● **AVAILABLE DATA**

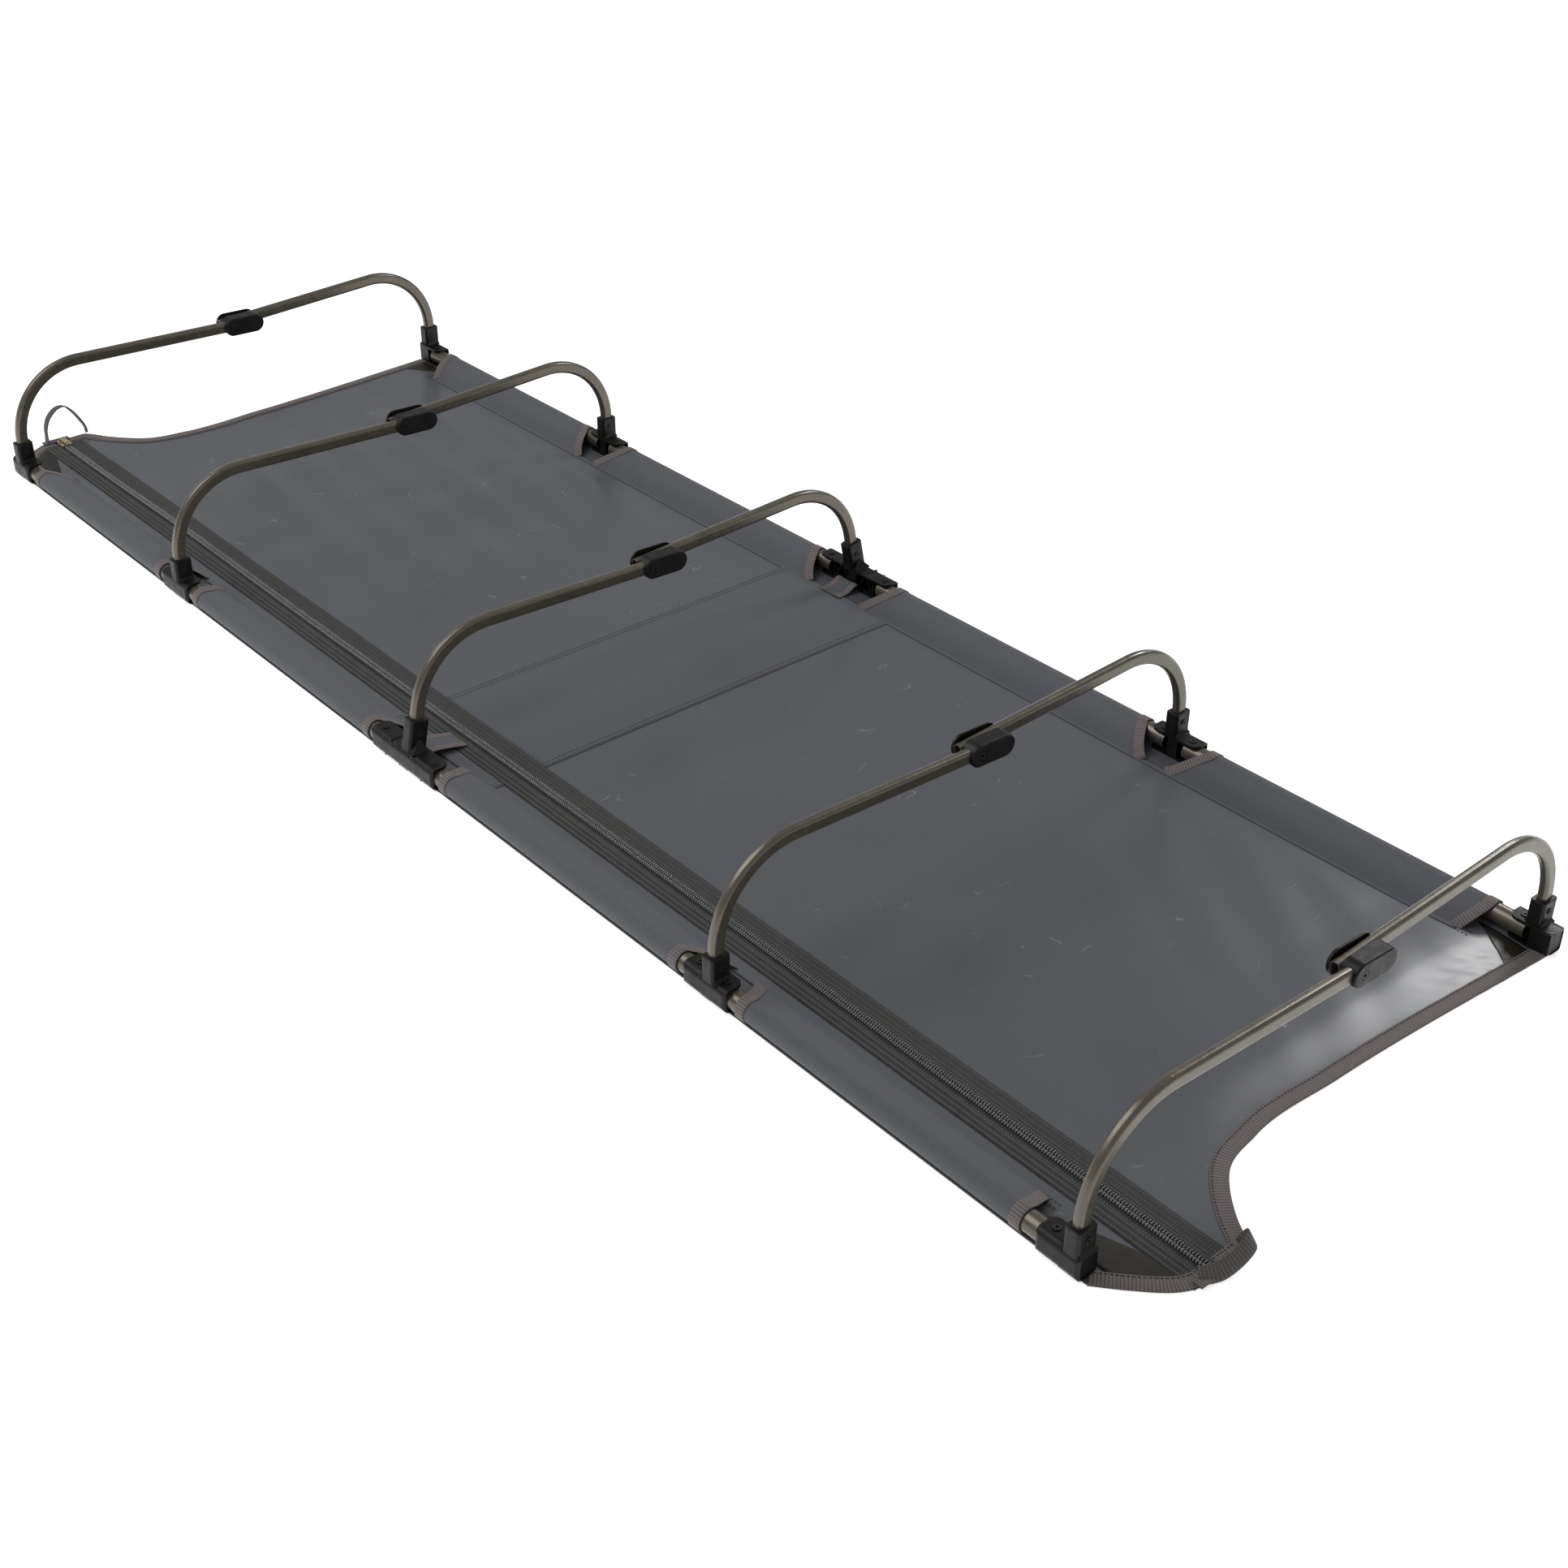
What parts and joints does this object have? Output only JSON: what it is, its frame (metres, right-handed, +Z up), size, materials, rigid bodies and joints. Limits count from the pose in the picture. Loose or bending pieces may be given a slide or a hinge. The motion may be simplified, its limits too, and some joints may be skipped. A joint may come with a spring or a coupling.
{
  "type": "folding camp stretcher",
  "caption": "Low folding camp bed shown legs up: coated cloth stretched between two jointed rails, with bent tube hoops in moulded corner fittings and a side zip.",
  "frame": {"origin": "on the floor under the middle of the bed, which lies on its cloth with the legs up", "axes": "+X from the head end to the foot end, +Y from the zipped side to the other side, +Z up from the cloth to the leg hoops"},
  "size_m": [2.036, 0.6498, 0.1485],
  "materials": {
    "moulded_plastic": "fine matt",
    "screw_steel": "plain",
    "leg_coating": "satin taupe powder coat",
    "rail_tube": "satin",
    "coated_cloth": "smooth coated back of a polyester cloth",
    "sleeve_cloth": "matt woven polyester",
    "woven_band": "matt woven",
    "grosgrain": "ribbed binding",
    "proofed_patch": "shiny proofed cloth",
    "zip_tape": "woven",
    "zip_coil": "glossy",
    "zip_metal": "plated"
  },
  "bodies": {
    "near_side": {"foot_webbing_loop": "grosgrain", "head_webbing_loop": "grosgrain", "lap_block_1": "moulded_plastic", "lap_block_2": "moulded_plastic", "lap_block_3": "moulded_plastic", "lap_block_4": "moulded_plastic", "lap_block_5": "moulded_plastic", "lap_screws": "screw_steel", "near_corner_patches": "proofed_patch", "near_end_bindings": "grosgrain", "near_fitting_1": "moulded_plastic", "near_fitting_2": "moulded_plastic", "near_fitting_3": "moulded_plastic", "near_fitting_4": "moulded_plastic", "near_fitting_5": "moulded_plastic", "near_keeper_tab": "grosgrain", "near_leg_1": "leg_coating", "near_leg_2": "leg_coating", "near_leg_3": "leg_coating", "near_leg_4": "leg_coating", "near_leg_5": "leg_coating", "near_leg_screws": "screw_steel", "near_middle_band": "woven_band", "near_panel": "coated_cloth", "near_rail_pivot_pins": "screw_steel", "near_rail_tube_1": "rail_tube", "near_rail_tube_2": "rail_tube", "near_rail_tube_3": "rail_tube", "near_rail_tube_4": "rail_tube", "near_sleeve": "sleeve_cloth", "near_zip_coil": "zip_coil", "near_zip_tape": "zip_tape"},
    "far_side": {"far_corner_patches": "proofed_patch", "far_end_bindings": "grosgrain", "far_fitting_1": "moulded_plastic", "far_fitting_2": "moulded_plastic", "far_fitting_3": "moulded_plastic", "far_fitting_4": "moulded_plastic", "far_fitting_5": "moulded_plastic", "far_keeper_tab": "grosgrain", "far_leg_1": "leg_coating", "far_leg_2": "leg_coating", "far_leg_3": "leg_coating", "far_leg_4": "leg_coating", "far_leg_5": "leg_coating", "far_leg_screws": "screw_steel", "far_middle_band": "woven_band", "far_rail_pivot_pins": "screw_steel", "far_rail_tube_1": "rail_tube", "far_rail_tube_2": "rail_tube", "far_rail_tube_3": "rail_tube", "far_rail_tube_4": "rail_tube", "far_sleeve": "sleeve_cloth", "far_zip_coil": "zip_coil", "far_zip_tape": "zip_tape", "main_panel": "coated_cloth"},
    "slider": {"zip_slider": "zip_metal"},
    "pull": {"zip_pull": "zip_metal"}
  },
  "joints": [
    {"name": "width_fold", "type": "hinge", "parent": "near_side", "child": "far_side", "pos_m": [0, 0, 0.1318], "axis": [1, 0, 0], "range_deg": [0, 178]},
    {"name": "zip_slide", "type": "slide", "parent": "near_side", "child": "slider", "axis": [1, 0, 0], "range_m": [0, 1.98]},
    {"name": "zip_pull_turn", "type": "hinge", "parent": "slider", "child": "pull", "pos_m": [-0.995, -0.235, 0.0091], "axis": [0, -1, 0], "range_deg": [0, 160]}
  ]
}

● **YOUR OBJECTIVE**
Return the whole listing exactly, with every line included.

● **WRITTEN RESPONSE**
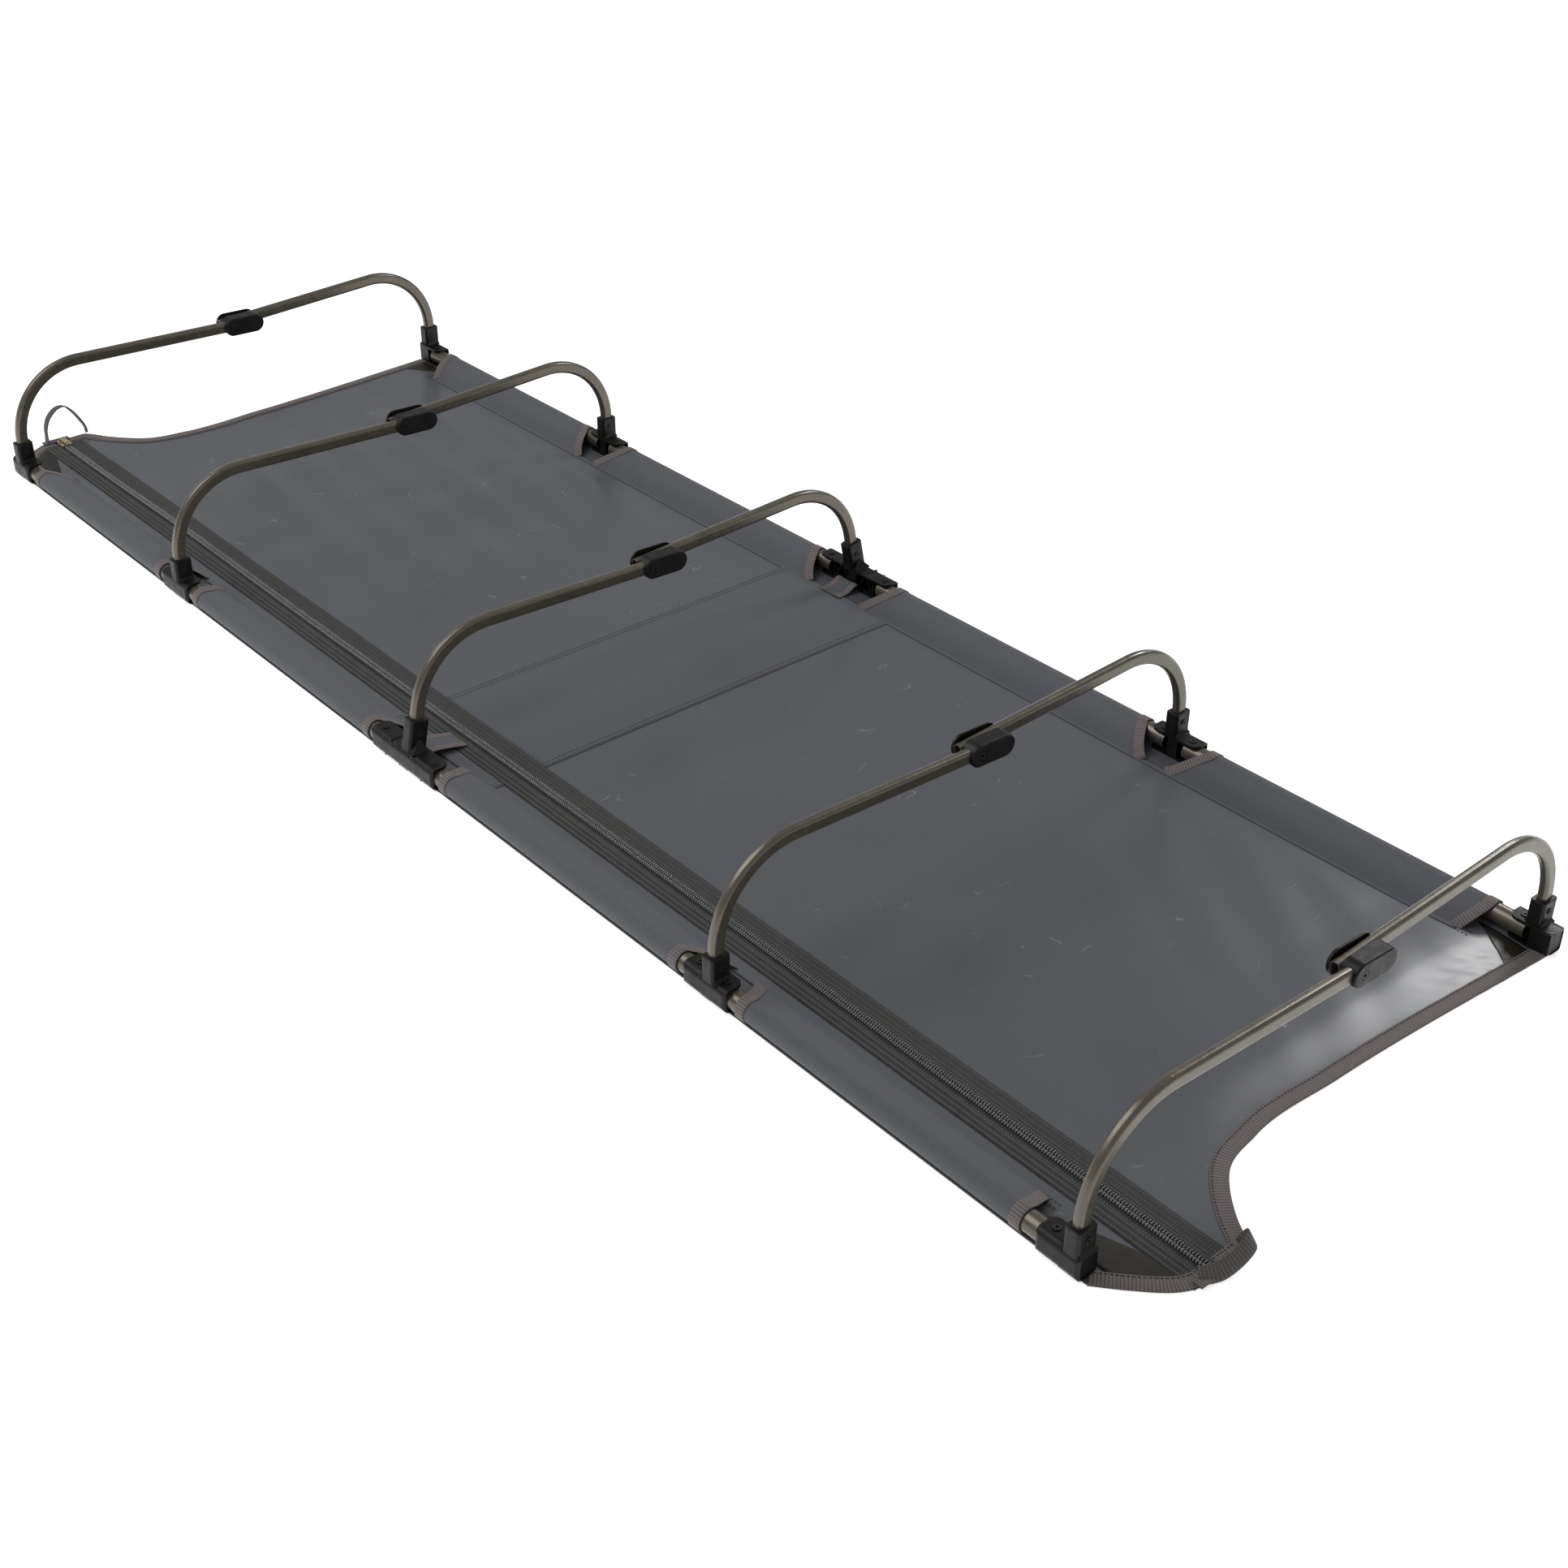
What parts and joints does this object have? Output only JSON: what it is, its frame (metres, right-handed, +Z up), size, materials, rigid bodies and joints. Limits count from the pose in the picture. Loose or bending pieces may be given a slide or a hinge. The motion may be simplified, its limits too, and some joints may be skipped. A joint may come with a spring or a coupling.
{
  "type": "folding camp stretcher",
  "caption": "Low folding camp bed shown legs up: coated cloth stretched between two jointed rails, with bent tube hoops in moulded corner fittings and a side zip.",
  "frame": {"origin": "on the floor under the middle of the bed, which lies on its cloth with the legs up", "axes": "+X from the head end to the foot end, +Y from the zipped side to the other side, +Z up from the cloth to the leg hoops"},
  "size_m": [2.036, 0.6498, 0.1485],
  "materials": {
    "moulded_plastic": "fine matt",
    "screw_steel": "plain",
    "leg_coating": "satin taupe powder coat",
    "rail_tube": "satin",
    "coated_cloth": "smooth coated back of a polyester cloth",
    "sleeve_cloth": "matt woven polyester",
    "woven_band": "matt woven",
    "grosgrain": "ribbed binding",
    "proofed_patch": "shiny proofed cloth",
    "zip_tape": "woven",
    "zip_coil": "glossy",
    "zip_metal": "plated"
  },
  "bodies": {
    "near_side": {"foot_webbing_loop": "grosgrain", "head_webbing_loop": "grosgrain", "lap_block_1": "moulded_plastic", "lap_block_2": "moulded_plastic", "lap_block_3": "moulded_plastic", "lap_block_4": "moulded_plastic", "lap_block_5": "moulded_plastic", "lap_screws": "screw_steel", "near_corner_patches": "proofed_patch", "near_end_bindings": "grosgrain", "near_fitting_1": "moulded_plastic", "near_fitting_2": "moulded_plastic", "near_fitting_3": "moulded_plastic", "near_fitting_4": "moulded_plastic", "near_fitting_5": "moulded_plastic", "near_keeper_tab": "grosgrain", "near_leg_1": "leg_coating", "near_leg_2": "leg_coating", "near_leg_3": "leg_coating", "near_leg_4": "leg_coating", "near_leg_5": "leg_coating", "near_leg_screws": "screw_steel", "near_middle_band": "woven_band", "near_panel": "coated_cloth", "near_rail_pivot_pins": "screw_steel", "near_rail_tube_1": "rail_tube", "near_rail_tube_2": "rail_tube", "near_rail_tube_3": "rail_tube", "near_rail_tube_4": "rail_tube", "near_sleeve": "sleeve_cloth", "near_zip_coil": "zip_coil", "near_zip_tape": "zip_tape"},
    "far_side": {"far_corner_patches": "proofed_patch", "far_end_bindings": "grosgrain", "far_fitting_1": "moulded_plastic", "far_fitting_2": "moulded_plastic", "far_fitting_3": "moulded_plastic", "far_fitting_4": "moulded_plastic", "far_fitting_5": "moulded_plastic", "far_keeper_tab": "grosgrain", "far_leg_1": "leg_coating", "far_leg_2": "leg_coating", "far_leg_3": "leg_coating", "far_leg_4": "leg_coating", "far_leg_5": "leg_coating", "far_leg_screws": "screw_steel", "far_middle_band": "woven_band", "far_rail_pivot_pins": "screw_steel", "far_rail_tube_1": "rail_tube", "far_rail_tube_2": "rail_tube", "far_rail_tube_3": "rail_tube", "far_rail_tube_4": "rail_tube", "far_sleeve": "sleeve_cloth", "far_zip_coil": "zip_coil", "far_zip_tape": "zip_tape", "main_panel": "coated_cloth"},
    "slider": {"zip_slider": "zip_metal"},
    "pull": {"zip_pull": "zip_metal"}
  },
  "joints": [
    {"name": "width_fold", "type": "hinge", "parent": "near_side", "child": "far_side", "pos_m": [0, 0, 0.1318], "axis": [1, 0, 0], "range_deg": [0, 178]},
    {"name": "zip_slide", "type": "slide", "parent": "near_side", "child": "slider", "axis": [1, 0, 0], "range_m": [0, 1.98]},
    {"name": "zip_pull_turn", "type": "hinge", "parent": "slider", "child": "pull", "pos_m": [-0.995, -0.235, 0.0091], "axis": [0, -1, 0], "range_deg": [0, 160]}
  ]
}